Los muchos prejuicios, que, como es natural, rodean su larga historia y de los cuales hacen uso algunos intelectuales católicos, concretamente los de «Esprit», se explican bien porque se [7] confunde al tradicionalismo político con el filosófico; porque no se ve el modo, de aunar su pluralismo con su sentido de la unidad; porque no se entiende cómo para él el sentido cristiano de la persona es superior al de la sociedad; o porque, como es lógico, lo refieren al tradicionalismo concretamente francés que, a la fuerza, tuvo que luchar contra los efectos de la revolución de 1879 y sufrir, en su larga trayectoria, la agitación espiritual de la vida francesa, desde el romanticismo al positivismo.
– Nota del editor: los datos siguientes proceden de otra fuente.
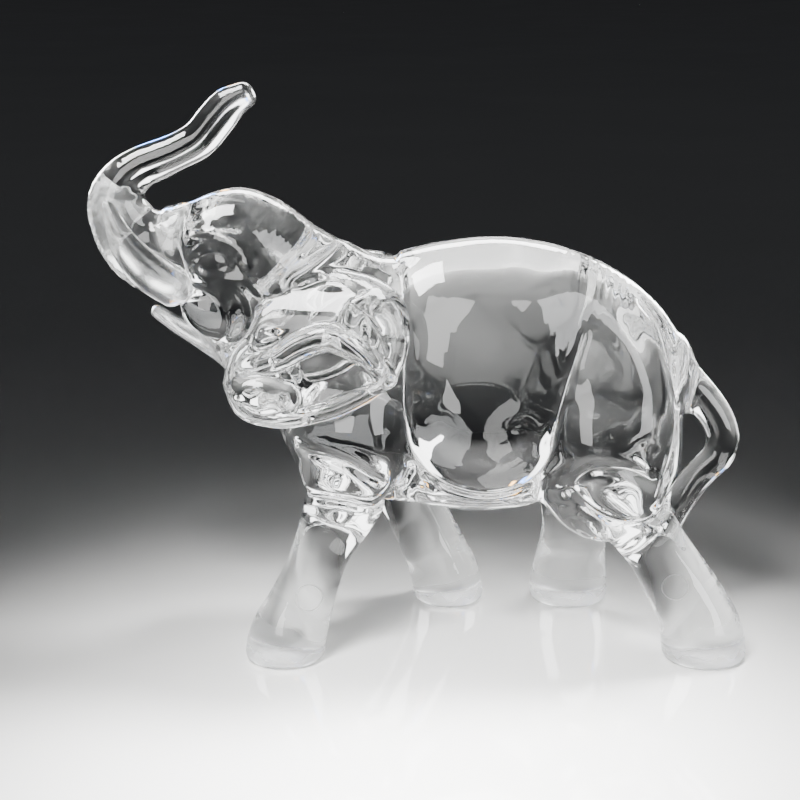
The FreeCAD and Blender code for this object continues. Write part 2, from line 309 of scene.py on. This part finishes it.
def curve(rows, spacing):
    """A smooth curve through rows.  The first three numbers of a row are a place, and the rest go along."""
    rows = np.array(rows, float)
    step = np.linalg.norm(np.diff(rows[:, :3], axis=0), axis=1)
    at = np.concatenate([[0], np.cumsum(step)])
    slope = np.gradient(rows, at, axis=0)
    wanted = np.linspace(0, at[-1], max(6, int(at[-1] / spacing) + 1))
    i = np.clip(np.searchsorted(at, wanted, "right") - 1, 0, len(rows) - 2)
    span = step[i][:, None]
    u = (wanted - at[i])[:, None] / span
    return ((1 + 2 * u) * (1 - u) ** 2 * rows[i] + u * (1 - u) ** 2 * span * slope[i]
            + u * u * (3 - 2 * u) * rows[i + 1] + u * u * (u - 1) * span * slope[i + 1])


def tube(rows, caps=(1.0, 1.0), spacing=0.8):
    """A bent solid with elliptical sections.  caps: how far each end stands out, per half height there."""
    path = curve(rows, spacing)
    place = path[:, :3]
    along = np.gradient(place, axis=0)
    along /= np.linalg.norm(along, axis=1)[:, None]
    side = np.array([0, 1, 0]) - along[:, 1:2] * along
    side /= np.linalg.norm(side, axis=1)[:, None]
    up = np.cross(along, side)
    size = np.maximum(path[:, 3:5], 0.05)
    reach = np.maximum(size.max(1)[:-1], size.max(1)[1:])[:, None] + REACH
    low = np.minimum(place[:-1], place[1:]) - reach
    high = np.maximum(place[:-1], place[1:]) + reach
    slices, gx, gy, gz = window(low.min(0), high.max(0))
    shape = np.broadcast_shapes(gx.shape, gy.shape, gz.shape)
    nearest = np.full(shape, np.inf, np.float32)
    where = np.zeros(shape, np.float32)
    for i in range(len(place) - 1):
        a, run = place[i], place[i + 1] - place[i]
        part, x, y, z = window(low[i], high[i])
        part = tuple(slice(p.start - s.start, p.stop - s.start) for p, s in zip(part, slices))
        share = ((x - a[0]) * run[0] + (y - a[1]) * run[1] + (z - a[2]) * run[2]) / (run @ run)
        share = np.clip(share, 0, 1).astype(np.float32)
        gap = sum((c - start - share * go) ** 2 for c, start, go in zip((x, y, z), a, run))
        closer = gap < nearest[part]
        where[part] = np.where(closer, i + share, where[part])
        nearest[part] = np.where(closer, gap, nearest[part])
    i = np.minimum(where.astype(np.int32), len(place) - 2)
    share = where - i

    def mixed(values):
        values = values.astype(np.float32)
        return values[i] + (values[i + 1] - values[i]) * share

    offset = [c - mixed(place[:, n]) for n, c in enumerate((gx, gy, gz))]
    high_half, wide_half = mixed(size[:, 0]), mixed(size[:, 1])
    cap = np.where(where <= 0, caps[0], np.where(where >= len(place) - 1, caps[1], 1)) * high_half
    ratios = []
    for axis, half in ((up, high_half), (side, wide_half), (along, cap)):
        ratios.append((sum(d * mixed(axis[:, n]) for n, d in enumerate(offset)), half))
    return slices, np.where(np.isfinite(nearest), elliptic(ratios, np.minimum(high_half, wide_half)), FAR)


def elliptic(ratios, smallest):
    """Distance to an ellipsoid, about.  ratios: an offset and a radius for each of its axes."""
    k0 = np.sqrt(sum((offset / radius) ** 2 for offset, radius in ratios))
    k1 = np.sqrt(sum((offset / radius ** 2) ** 2 for offset, radius in ratios)) + 1e-6
    deep = 0.3
    field = np.where(k0 < deep, (k0 - 1) * smallest, k0 * (k0 - 1) / k1)
    return np.minimum(field, FAR).astype(np.float32)


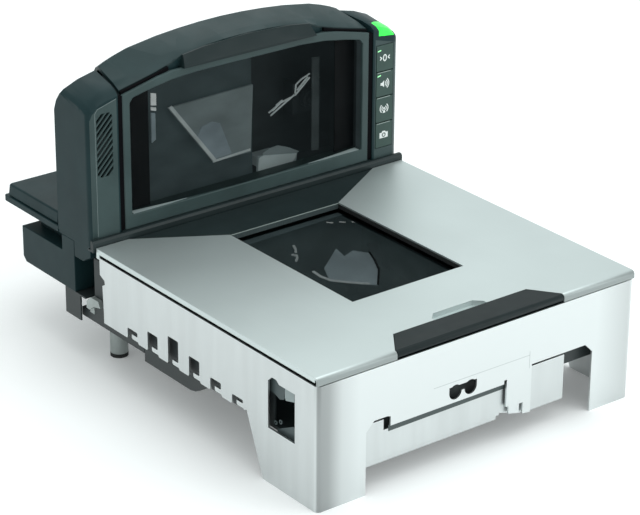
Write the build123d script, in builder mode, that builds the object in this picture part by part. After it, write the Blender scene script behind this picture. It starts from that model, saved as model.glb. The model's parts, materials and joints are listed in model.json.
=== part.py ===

Pero, sobre todo, por el odio, muy extendido en nuestros días, al autoritarismo, que Su Santidad Pío XII ha denunciado, en su último Mensaje de Navidad, al referirse expresamente a los «hombres religiosos y cristianos» que critican a los que hacen valer sus convicciones religiosas en las organizaciones tradicionales y poderosas, y los critican porque, según ellos, semejante cristianismo hace al hombre dominante y parcial.

Sobre el odio al autoritarismo en algunos intelectuales de última hora, es necesario que hablemos en otra ocasión. Bastante extendido en algunos sectores extranjeros, empieza a entrar en los medios intelectuales españoles. Relacionado con este mismo punto nos ocuparemos también del carácter hondamente representativo de la monarquía tradicional, y del modo de participar vuestras clases sociales en la estructura orgánica de jerarquización política.

El presente editorial sólo se refiere a la identificación entre tradicionalismo monárquico y sentido social que en nuestra historia ha sido un verdadero democratismo orgánico, con tal proyección en las clases populares y que, en gran medida, puede servir de base y experiencia a la instauración monárquica del futuro y que interpretando fielmente el espíritu del Movimiento Nacional, postula la legislación vigente en España.

El secreto de la pervivencia de la monarquía en los países del Norte de Europa, no es otro que su entronque con las clases que por obedecer a un forzoso planteamiento liberal, se han hecho socialistas. El acierto de nuestro tradicionalismo consistirá en que esas clases no tendrán necesidad de hacerse socialistas, precisamente, por postularse una monarquía tan representativa como social. De este modo se unirá definitivamente el afán de justicia social y el hondo sentido espiritual que unió ya a las mejores voluntades desde el 18 de julio de 1936.